Name three provinces and their capitals.
Answer
Ontario/Toronto, Quebec/Quebec City, BC/Victoria, Alberta/Edmonton, Manitoba/Winnipeg.
Explanation
Canada has 10 provinces, each with its own provincial capital. The 10 provinces and their capitals are: Ontario (Toronto), Quebec (Quebec City), British Columbia (Victoria), Alberta (Edmonton), Manitoba (Winnipeg), Saskatchewan (Regina), Nova Scotia (Halifax), New Brunswick (Fredericton), Newfoundland and Labrador (St. John's), and Prince Edward Island (Charlottetown). Each province has a Lieutenant Governor (the provincial vice-regal representative of the Crown), a Premier (the head of the provincial government), a Legislative Assembly, and a provincial court system.
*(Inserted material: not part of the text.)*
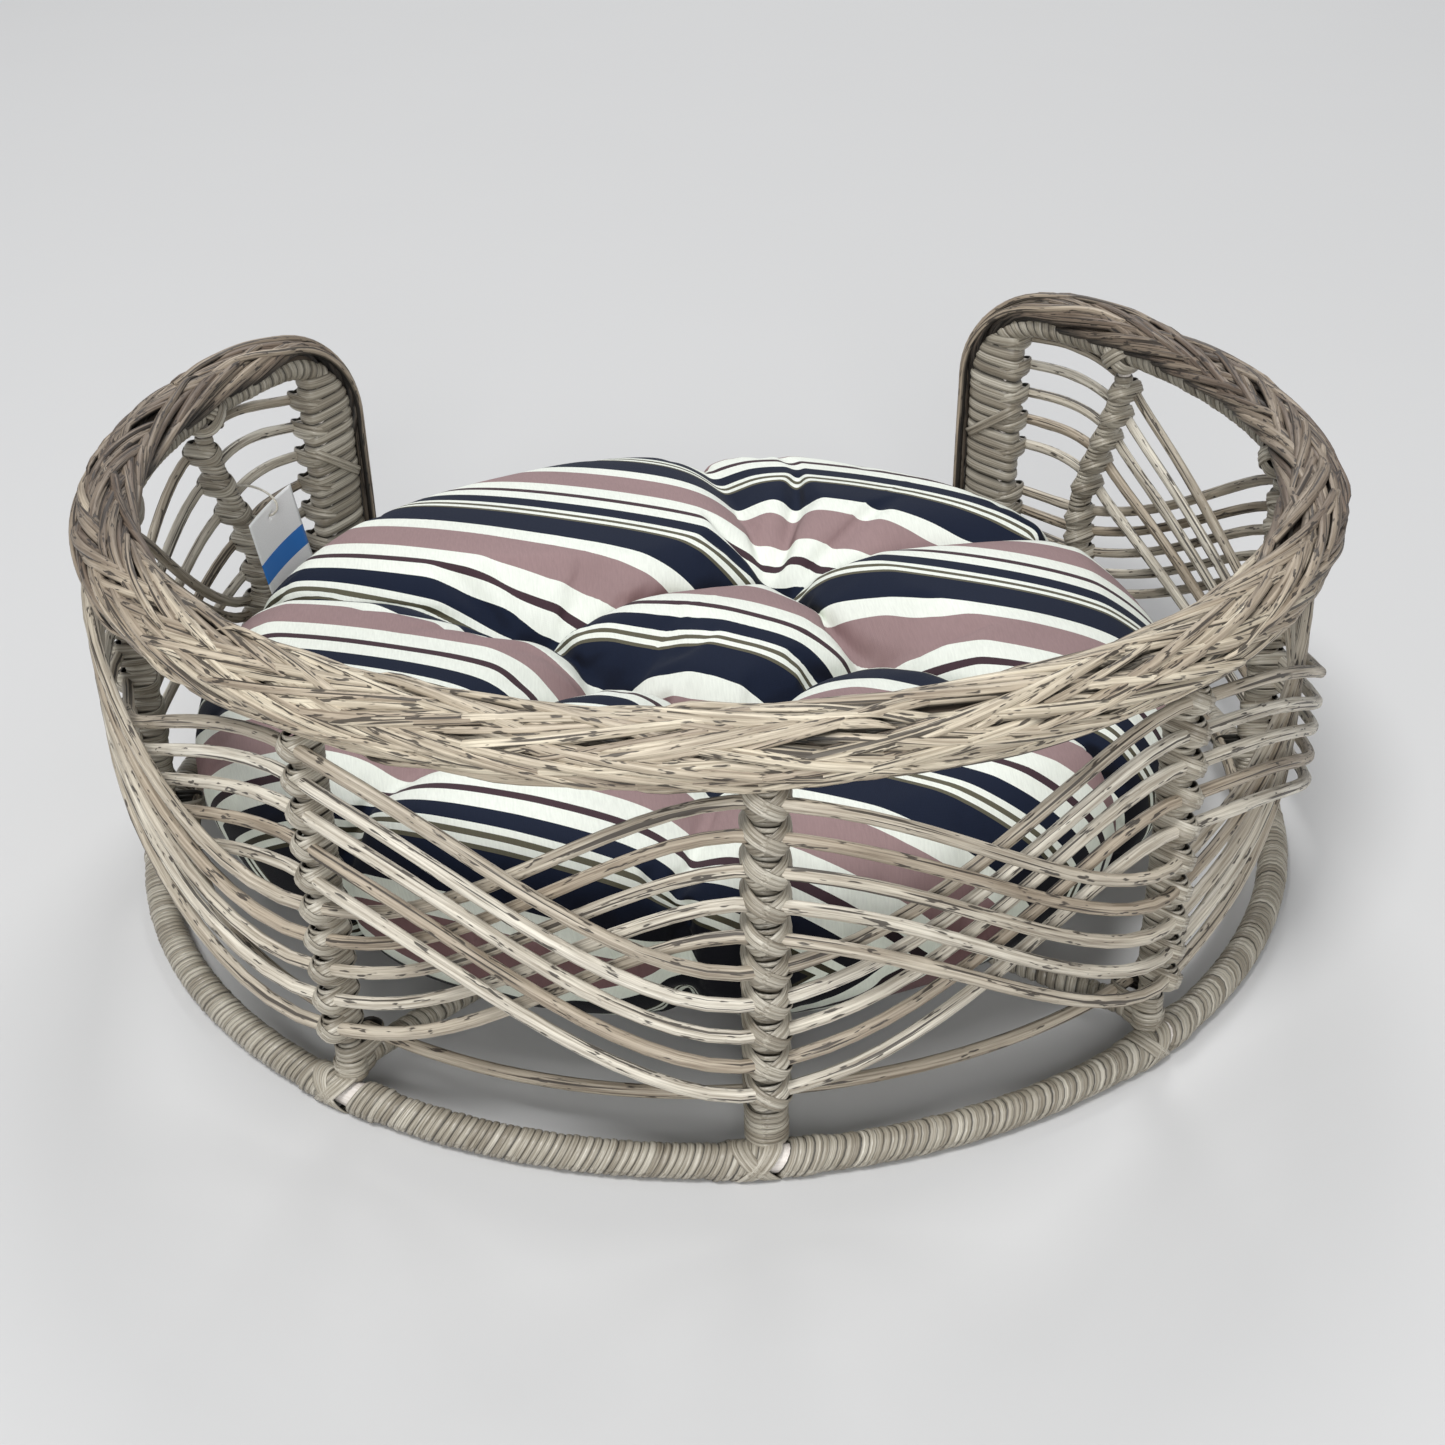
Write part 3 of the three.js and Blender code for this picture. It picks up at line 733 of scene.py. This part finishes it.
def plait_tails():
    """The strands that run on over each bend and down the entrance side of the pillar."""
    for name, flip in (("left", False), ("right", True)):
        pile = Pile()
        for i, v in enumerate((0.1, 0.36, 0.63, 0.9)):
            t = np.linspace(0, 1, 60)
            s = 4 + t * (LEG + BEND + 70 + 25 * (i % 2))
            sway = 0.05 * np.sin(t * 5 + i * 1.7)
            spread = smooth(s, LEG + BEND * 0.5, LEG + BEND + 60)
            across = v + sway * (1 - spread)
            lift = 0.6 * (i % 2) + 0.8 * np.sin(t * 7 + i) - 2.5 * smooth(t, 0.9, 1.0)
            place = HOOP_LENGTH - s if flip else s
            path, normals = plait_place(place, 0.5 + (across - 0.5) * (1 - 0.45 * spread), lift - 0.6)
            size = 1 - 0.35 * smooth(-t, -0.06, 0)
            strand(pile, path, normals, 3.1 * size, 2.8 * size, 0.5 + 0.1 * i, sides=10, tucked=True)
        under_tail(pile, flip)
        pile.make(f"plait_tail_{name}", "willow_plait", f"border_tail_{name}")


def under_tail(pile, flip):
    """Two more strands under the tail, which fill it out."""
    for v in (0.3, 0.7):
        t = np.linspace(0, 1, 40)
        s = 6 + t * (LEG + BEND)
        place = HOOP_LENGTH - s if flip else s
        path, normals = plait_place(place, np.full_like(t, v), np.full_like(t, -3.2))
        # marked less open, so they are painted in shade under the tail
        strand(pile, path, normals, 3.2, 2.6, 0.7, crown=0.4)


# ---- floor of the basket ----


def basket_floor():
    angles = np.linspace(0, 360, 160, endpoint=False)
    path = wall(angles, FLOOR_HOOP_R, FLOOR_HOOP_Z + 0.8 * np.sin(np.radians(angles) * 5))
    lone_strand("floor_hoop_bark", "willow_rod", "floor_hoop", path, outward(angles), ROD, 0.8,
                closed=True, sides=12)

    ties = Pile()
    for post, angle in enumerate(POST_ANGLES):
        radius, tube = post_size(post)
        near = FLOOR_HOOP_R - ROD - 0.8
        far = radius + tube + 1.2
        for z in (-2.6, 0.6, 3.6):
            centre = wall(angle, (near + far) / 2, FLOOR_HOOP_Z + z)
            band(ties, centre, outward(angle), sideways(angle), (far - near) / 2, tube + 1.4)
    ties.make("floor_hoop_ties", "rattan_peel")

    inside = SLIM_POST_R - SLIM_POST_TUBE
    for i, (start, end) in enumerate(STRETCHER_ENDS):
        low = wall(start, inside, STRETCHER_Z)
        high = wall(end, inside, STRETCHER_Z)
        bow = (STRETCHER_TUBE + 0.2) * (-1 if i == 0 else 1)
        length = float(np.linalg.norm(high - low))
        ahead = (high - low) / length
        aside = np.cross(ahead, UP)

        def path_at(s, low=low, ahead=ahead, aside=aside, bow=bow, length=length):
            z = bow * np.sin(math.pi * s / length) ** 2
            return low + ahead * s[..., None] + UP * z[..., None], UP, aside

        pile = Pile()
        skin = round_skin(path_at, STRETCHER_TUBE - 0.1)
        winding(pile, skin, length, STRETCHER_PITCH, lean=1.6, sides=12)
        for angle in (start, end):
            for z in (-3.4, 0, 3.4):
                centre = wall(angle, SLIM_POST_R - 3.5, STRETCHER_Z + z)
                reach, width = SLIM_POST_TUBE + 5.2, SLIM_POST_TUBE + 1.6
                band(pile, centre, outward(angle), sideways(angle), reach, width)
        pile.make(f"stretcher_winding_{i + 1}", "rattan_peel", f"stretcher_{i + 1}")


# ---- cushion ----

# The troughs between the tufts, by the numbers of their two ties, and those from a tie out over the side,
# with the angle from +X at which they leave.
VALLEYS = [(0, 1), (1, 2), (2, 3), (3, 4), (4, 0)]
OUTER_VALLEYS = [(0, 84), (1, 160), (2, 222), (3, 262), (4, 318), (0, 20)]


def plan_place(angle, distance):
    """A place in plan by its angle from +X and its distance from the cushion's middle."""
    return distance * math.cos(math.radians(angle)), distance * math.sin(math.radians(angle))


def distance_to_line(x, y, start, end):
    """Distance to a straight stretch, and how far along it the nearest point lies (0 to 1)."""
    px, py = x - start[0], y - start[1]
    dx, dy = end[0] - start[0], end[1] - start[1]
    t = np.clip((px * dx + py * dy) / (dx * dx + dy * dy), 0, 1)
    return np.hypot(px - t * dx, py - t * dy), t


def troughs(x, y):
    """How deep the quilting pulls the cushion in at a point of its plan: 0 nowhere, 1 at a tuft."""
    ties = [plan_place(*tie) for tie in TIES]
    depth = np.zeros_like(x)
    for a, b in VALLEYS:
        d, t = distance_to_line(x, y, ties[a], ties[b])
        strength = 0.52 + 0.22 * np.abs(2 * t - 1)
        depth = np.maximum(depth, strength / (1 + (d / 15) ** 2))
    for a, angle in OUTER_VALLEYS:
        d, t = distance_to_line(x, y, ties[a], plan_place(angle, CUSHION_R))
        strength = 0.68 - 0.24 * t
        depth = np.maximum(depth, strength / (1 + (d / (13 + 8 * t)) ** 2))
    for tx, ty in ties:
        depth = np.maximum(depth, 1.0 / (1 + (np.hypot(x - tx, y - ty) / 17) ** 2))
    return depth


def disc_grid(steps):
    """A square grid bent into a disc: plan positions in the unit circle, evenly spread."""
    u = np.linspace(-1, 1, steps)
    a, b = np.meshgrid(u, u, indexing="ij")
    r = np.where(np.abs(a) > np.abs(b), a, b)
    ratio = np.where(np.abs(a) > np.abs(b), b / np.where(a == 0, 1, a), a / np.where(b == 0, 1, b))
    phi = np.where(np.abs(a) > np.abs(b), math.pi / 4 * ratio, math.pi / 2 - math.pi / 4 * ratio)
    return r * np.cos(phi), r * np.sin(phi)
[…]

Canada also has three territories with their territorial capitals. Yukon's capital is Whitehorse, the Northwest Territories' capital is Yellowknife, and Nunavut's capital is Iqaluit. Territories operate under federal statutes (the Yukon Act, the Northwest Territories Act, and the Nunavut Act) rather than the Constitution Act, 1867, and have territorial governments led by Premiers and Legislative Assemblies that exercise nearly the full range of provincial-style powers through devolution agreements.
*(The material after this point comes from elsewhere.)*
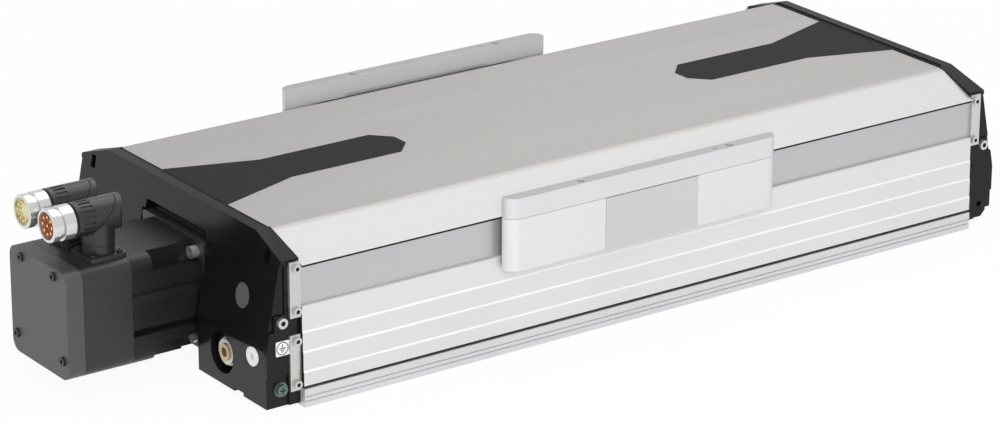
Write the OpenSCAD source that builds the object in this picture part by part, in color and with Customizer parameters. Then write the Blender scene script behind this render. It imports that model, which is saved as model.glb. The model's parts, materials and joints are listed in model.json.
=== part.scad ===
// Enclosed ball screw linear module with a servo motor on its driving end.
// Origin: centre of the base's bottom face. +X runs from the motor end to the idle end, +Z is up.
// The carriage runs on two profile rails inside, and reaches its two outer wings through
// slots along the sides, which thin steel strips keep closed.

/* [Body] */
// Length of the base between the end caps
body_l = 545; // [520:1:900]
// Width over the base plate
base_w = 252; // [250:1:262]
// Thickness of the base plate
base_t = 12; // [10:0.5:14]
// Height of the cover's flat top
cover_h = 107; // [106:0.5:112]
// Width of the sloping strip along each side of the cover
cover_slope_w = 33.5; // [28:0.5:40]
// Wall of the cover
cover_t = 2.5; // [2:0.1:3]
// Height of the cover's lower edge, the top of the side slots
slot_top = 93.3; // [92.5:0.1:95]
// Height of the side panels' upper edge, the bottom of the side slots
slot_bottom = 66; // [63:0.1:67]

/* [Drive] */
// Height of the screw's axis
axis_z = 48; // [47:0.1:48.5]
// Diameter of the ball screw
screw_d = 20; // [16:0.5:20]
// Radial clearance of the ball nut on the screw
nut_clear = 0.06; // [0.02:0.01:0.1]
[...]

Provincial capitals were chosen for various historical and political reasons. Toronto and Halifax are the largest cities in their provinces. Quebec City was the colonial capital of New France and Lower Canada. Edmonton was selected over Calgary in a 1906 Legislative Assembly vote. Victoria's selection over Vancouver dates to the colonial period when Victoria was the capital of the Colony of Vancouver Island and the Colony of British Columbia. Regina was named by Princess Louise in 1882 as the territorial capital of the Northwest Territories. Fredericton was chosen over Saint John in 1785 partly because of its inland location away from American naval attack.
The five provincial capitals with metropolitan populations of more than 1 million are Toronto (about 7 million Greater Toronto), Quebec City (about 850,000), Edmonton (about 1.55 million), Winnipeg (about 875,000), and Halifax (about 530,000). The smaller provincial capitals are Victoria (about 415,000), Regina (about 260,000), Fredericton (about 110,000), St. John's (about 215,000), and Charlottetown (about 80,000). Charlottetown is the smallest Canadian provincial capital and the smallest provincial capital metropolitan area.
Why this matters for your test
Naming Canadian provinces and their capitals is a near-certain test question. Recognising the 10 provinces and their capitals plus the three territorial capitals (Whitehorse, Yellowknife, Iqaluit) gives candidates a complete answer.